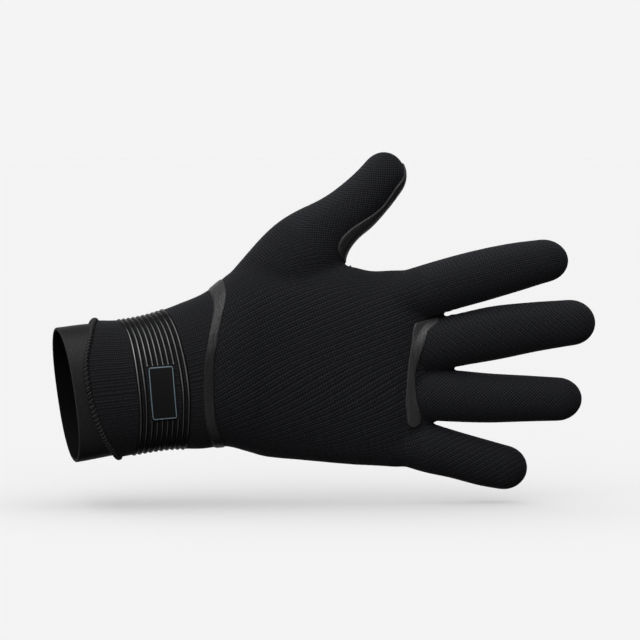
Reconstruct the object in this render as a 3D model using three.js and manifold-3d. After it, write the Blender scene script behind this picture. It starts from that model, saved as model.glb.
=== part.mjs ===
// A right-hand diving glove, seen from the back of the hand: a hollow knit-faced neoprene hand with two
// fingers seamed on, a knit sleeve over a smooth inner cuff, raised seam tapes, grip rings and a blank patch.
// Millimetres. The fingers point along +X, the thumb side is up (+Z) and the back of the hand faces -Y.
// The origin is the centre of the opening that the hand goes into.
import * as THREE from "three";
import Module from "manifold-3d";

const wasm = await Module();
wasm.setup();

// Cuff and palm
const CUFF_LENGTH = 72; // opening to wrist seam
const CUFF_WIDTH = 67.5; // outside the knit sleeve, thumb side to little-finger side
const CUFF_DEPTH = 50;
const PALM_LENGTH = 102; // wrist seam to the webs between the fingers
const PALM_WIDTH = 95;
const PALM_DEPTH = 46; // at the heel of the hand
const PALM_SET = 7; // the hand lies this far palmward of the middle of the opening
const RIM_SLANT = 7.5; // the opening is cut this much longer on the palm side

// Fingers: length from a root inside the palm to the tip, and the thickest outside width and depth
const INDEX = { length: 85.7, width: 26, depth: 24 };
const MIDDLE = { length: 97.7, width: 25.5, depth: 24 };
const RING = { length: 90.3, width: 25, depth: 23 };
const LITTLE = { length: 71, width: 23.5, depth: 21 };
const THUMB = { length: 83.4, width: 26.5, depth: 25 };
const TIP_ROUND = 11.5; // length of a finger's domed end

// Walls, and the clearance left where two pieces meet
const WALL = 2; // neoprene with its knit facing
const SLEEVE_WALL = 1.2;
const SEAL_WALL = 1.5;
const GAP = 0.3;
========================
**DIRECTIONS**
Return a word-for-word copy of the lines from the beginning of the listing to the line holding "const RIM_SLANT = 7.5;", both kept.

**THE SOLUTION**
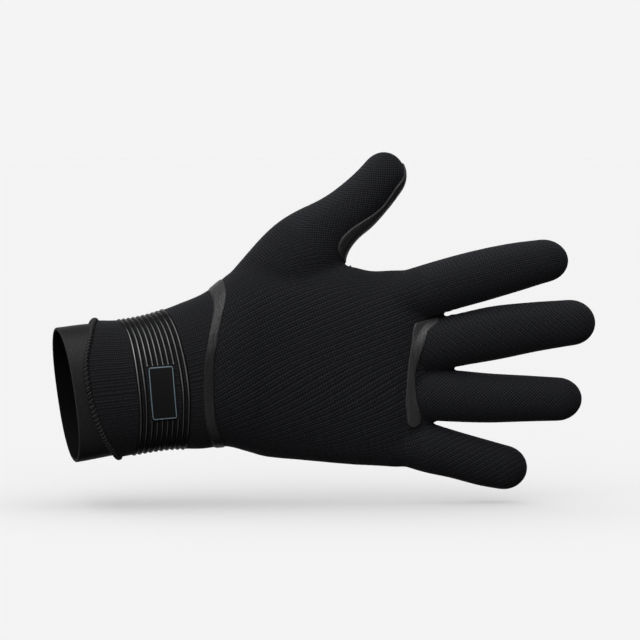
Reconstruct the object in this render as a 3D model using three.js and manifold-3d. After it, write the Blender scene script behind this picture. It starts from that model, saved as model.glb.
=== part.mjs ===
// A right-hand diving glove, seen from the back of the hand: a hollow knit-faced neoprene hand with two
// fingers seamed on, a knit sleeve over a smooth inner cuff, raised seam tapes, grip rings and a blank patch.
// Millimetres. The fingers point along +X, the thumb side is up (+Z) and the back of the hand faces -Y.
// The origin is the centre of the opening that the hand goes into.
import * as THREE from "three";
import Module from "manifold-3d";

const wasm = await Module();
wasm.setup();

// Cuff and palm
const CUFF_LENGTH = 72; // opening to wrist seam
const CUFF_WIDTH = 67.5; // outside the knit sleeve, thumb side to little-finger side
const CUFF_DEPTH = 50;
const PALM_LENGTH = 102; // wrist seam to the webs between the fingers
const PALM_WIDTH = 95;
const PALM_DEPTH = 46; // at the heel of the hand
const PALM_SET = 7; // the hand lies this far palmward of the middle of the opening
const RIM_SLANT = 7.5; // the opening is cut this much longer on the palm side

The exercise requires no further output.